Perhaps she can give an example of a complex and difficult issue that others thought was unsolvable that she dealt with during her 8 years on the council. Clearly Alma Plaza is not such an issue. Maybe she means the Homer Avenue tunnel???

Anyway, as a Stanford employee, I can honestly say that her stance vis a vis Stanford over the years will definetley influence my upcoming vote (or in other words--I won't be voting for her. I urge other Stanford residents/employees to look at her antagonistic attitude towards Stanford over the years when making your decision.


Posted by pat, a resident of Midtown
on Feb 3, 2010 at 10:42 am

Too Much Traffic: Thanks for an excellent summary of Kishimoto's "achievements."

Her website says, "Yoriko has passed seven consecutive balanced budgets in Palo Alto." I think we all know that the city budget has a big deficit.

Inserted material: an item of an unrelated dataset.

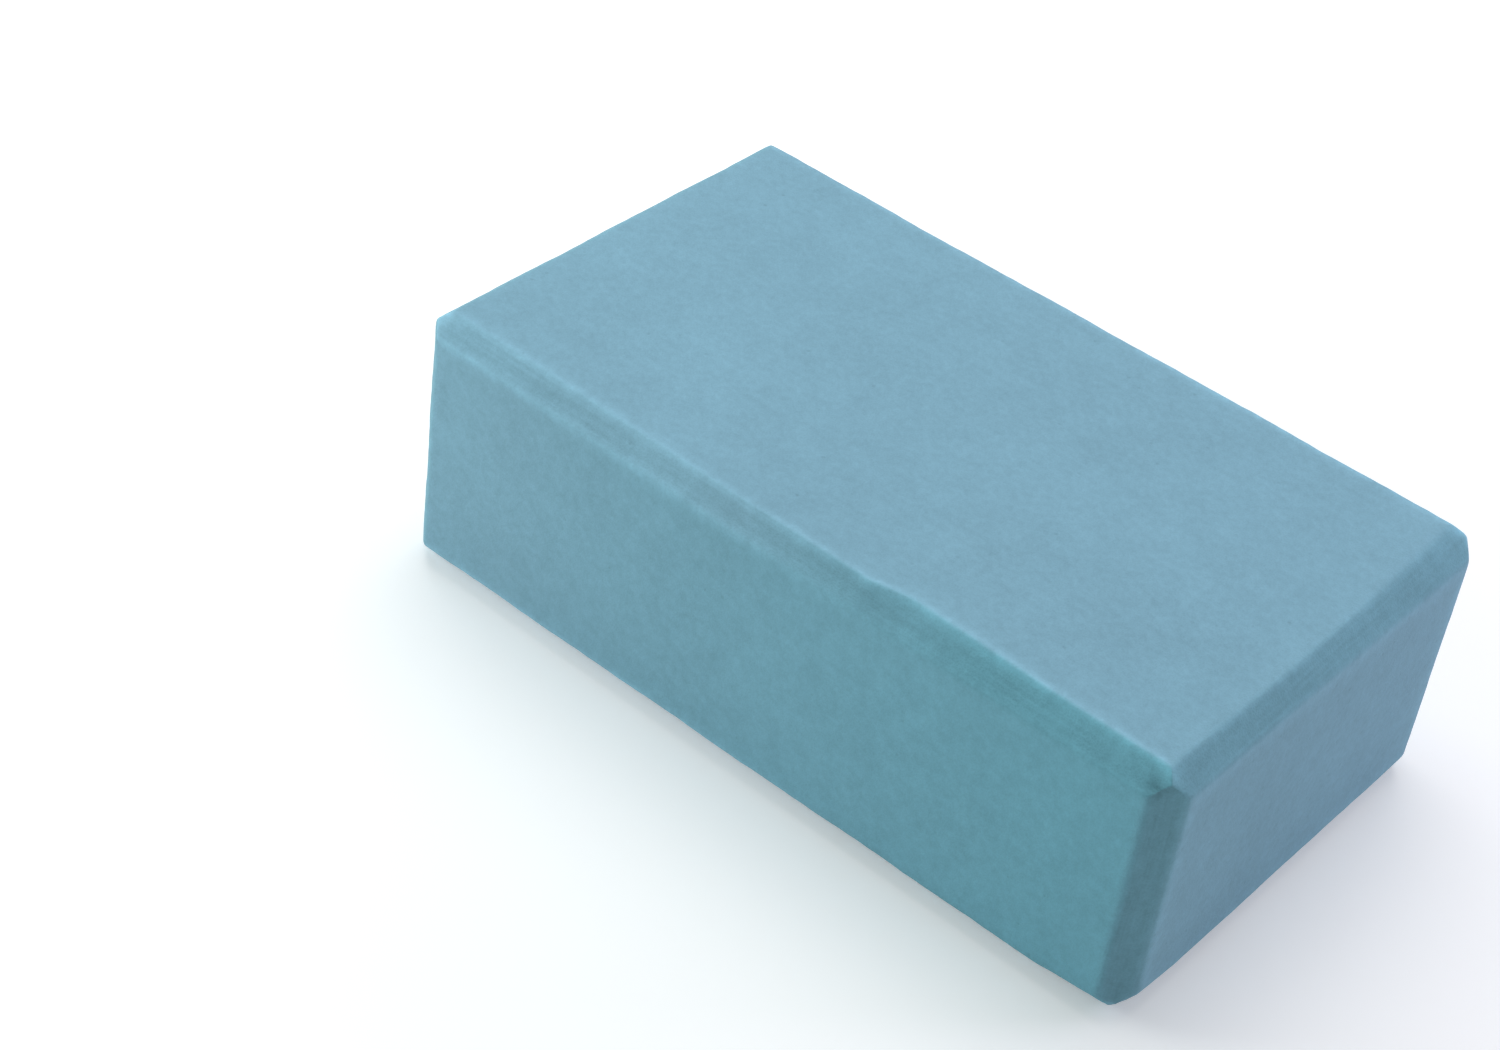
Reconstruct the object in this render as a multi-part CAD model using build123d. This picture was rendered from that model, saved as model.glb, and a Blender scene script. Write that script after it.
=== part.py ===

Kishimoto has long been on the VTA board. From the Daily News 5 part series on local transit: VTA's "projected $22 million deficit in June exploded into a $98 million shortfall in October."

Tom Rubin, former CFO of the Southern California Rapid Transit District, calls VTA the "worst transit agency in the country."

Going, Going, Gone: Please don't send her to Sacramento. As you point out, the State Assembly is already dysfunctional. Let's not make that worse!


Posted by Ordinary Joe, a resident of Another Palo Alto neighborhood
on Feb 3, 2010 at 1:59 pm

Based on the Daily Post's list of campaign contributors published In the 02.03.10 edition:

John Becker's supporters--looks like a list of the Silicon Valley 500. Wonder if he has any ordinary people behind him? Was thinking of voting for Gordon, but his supporters seem to be "status-quo--big government forever" types. Becker's bringing Judy Kleinberg on board as his "opening act" was a real turn-off. And Kishimoto is a nonstarter.

Boy .. this is so depressing


Posted by PJ, a resident of Fairmeadow
on Feb 3, 2010 at 2:08 pm

Ordinary Joe I read somewhere that Gordon was a supporter of the Cargill development in RC. If that is true then I'd think twice before voting for him unless you like huge developments built on the Bay. Yes, this is so depressing.